I watch his hands closely and tell myself I’m worrying too much, that not everyone with a camera pointed in my direction is trying to take sneaky pictures of me.
He presses the shutter-release button.
My stomach leaps into my chest. I can’t speak. I can’t breathe. I can’t move. This happens at least once per week and I still haven’t figured out how to handle it. Sometimes I give the photographers the death stare. I look into their eyes, hoping to make them feel even a fraction of the discomfort they make me feel. Other times, I pose for the shot, giving them the middle finger and/or an expression that reads, “I know what you’re doing and I hate you for it.”
At the bookstore. Books. Everywhere. Safe haven. I taught myself to read at 18 months, so I literally cannot remember a time in which I was not burying myself in knowledge and in worlds safer and more fantastic than this one. I burrow in the new non-fiction section, excitedly reading about technology and feminism.
I have to pee. I try to ignore the urge — there are no gender-neutral restrooms here — but I’m meeting my friend in 22 minutes and I can’t flirt on a full bladder. I reluctantly make my way down to the third floor restrooms.
I take a self-assessment: I have facial hair, but I don’t want to go into the men’s restroom with turquoise braids that reach my bellybutton. I decide to use the women’s restroom and use my braids to hide my face.
I imagine scenarios in which people tell me I’m in the wrong bathroom, and come up with scripts to respond with:
Thanks for your concern, but I’m just trying to pee.
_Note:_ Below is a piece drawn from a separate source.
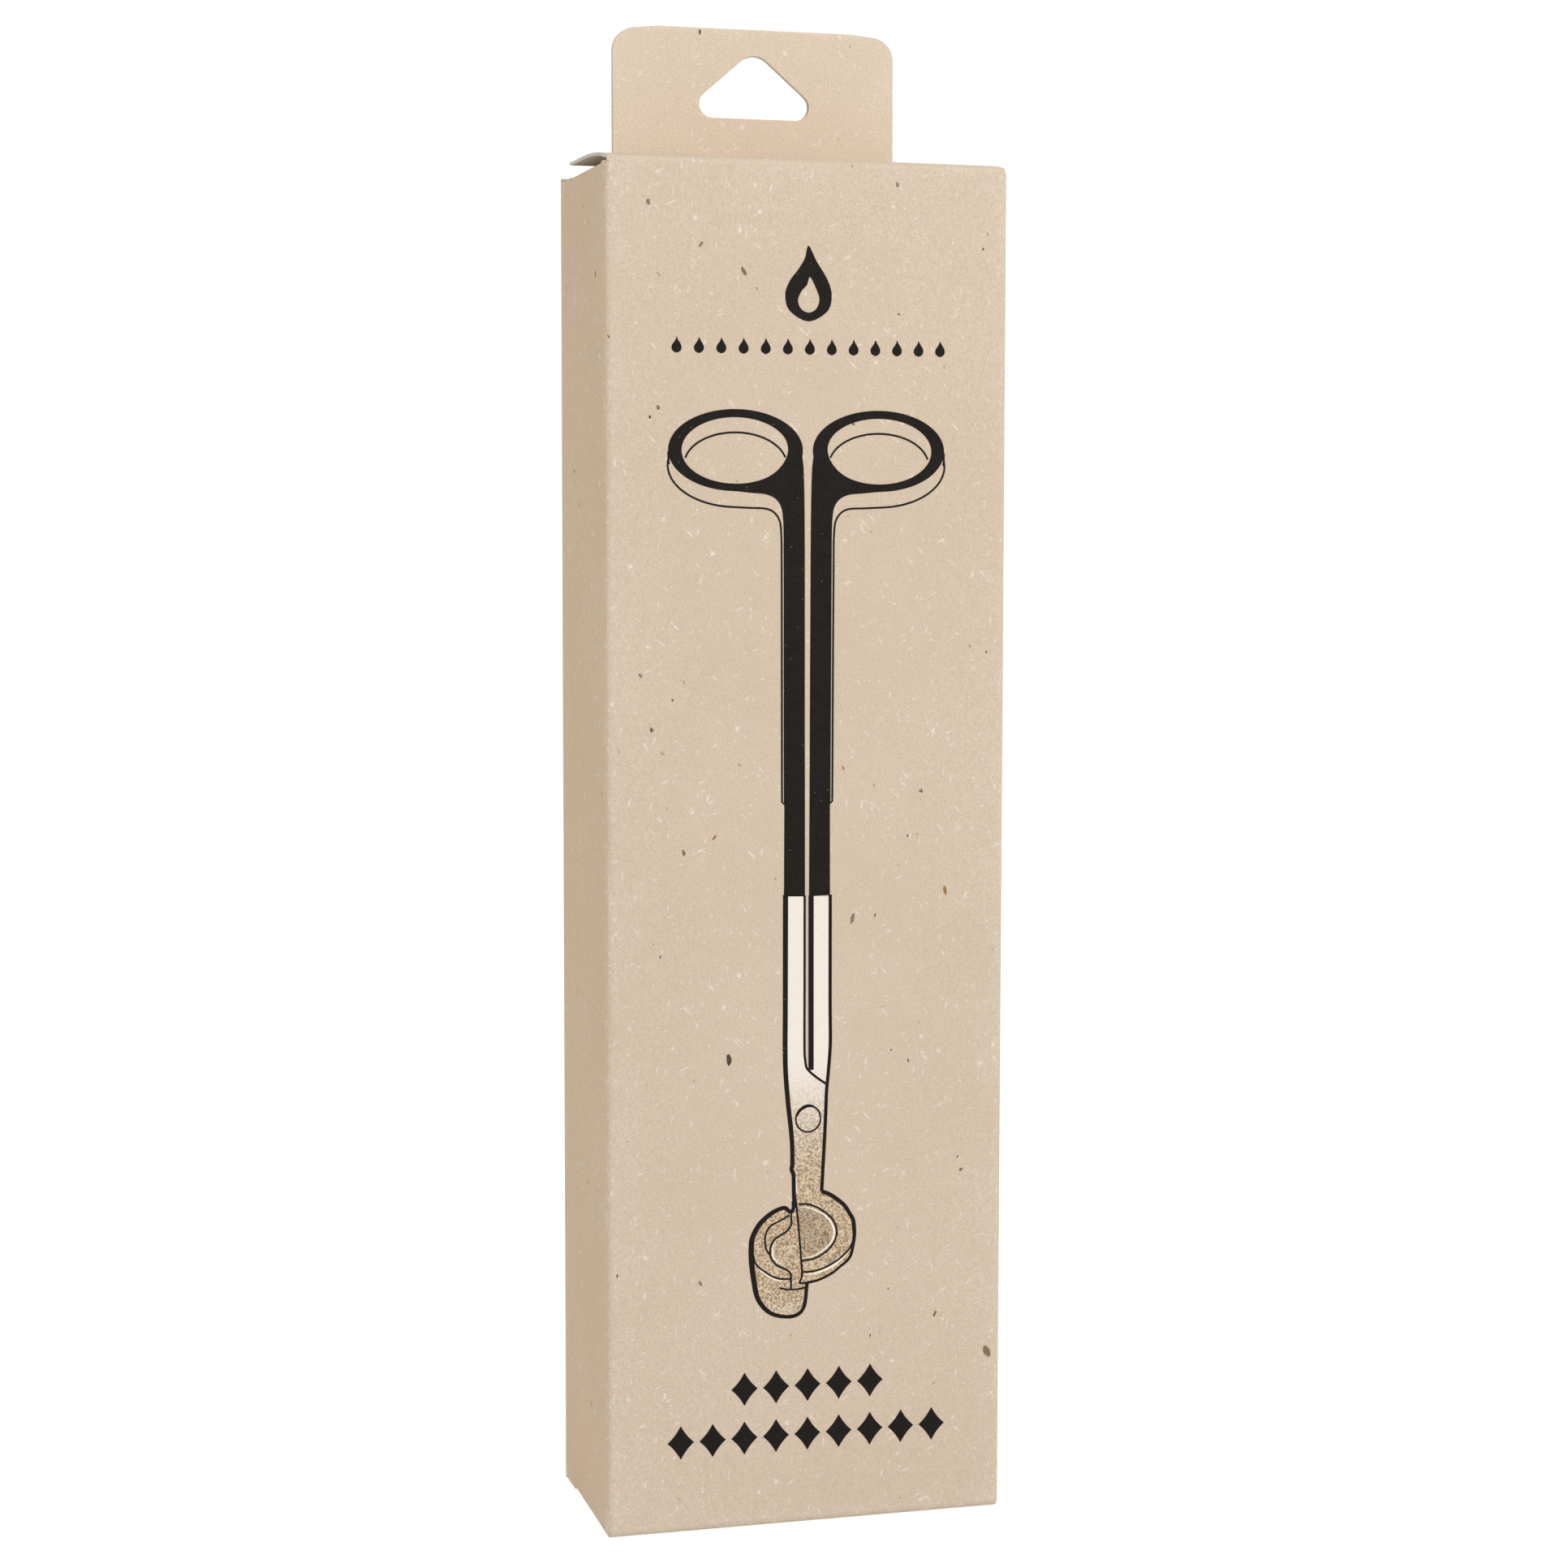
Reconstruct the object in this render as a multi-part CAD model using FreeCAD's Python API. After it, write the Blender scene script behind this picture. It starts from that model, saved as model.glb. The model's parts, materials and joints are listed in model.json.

I’m aware of which bathroom I’m in, but thanks for your concern.
Please don’t talk to me.
Yeah, I read the sign.
Please don’t assume which bathroom I belong in.
Please don’t assume my gender.
I exit the stall. Look at the floor. I try not to look in the mirror as I wash my hands. I don’t want anyone to see my reflection. More than that, I don’t want going to the bathroom to have to be such an ordeal. I don’t want to have to mentally prepare to pee as though it’s a social interaction.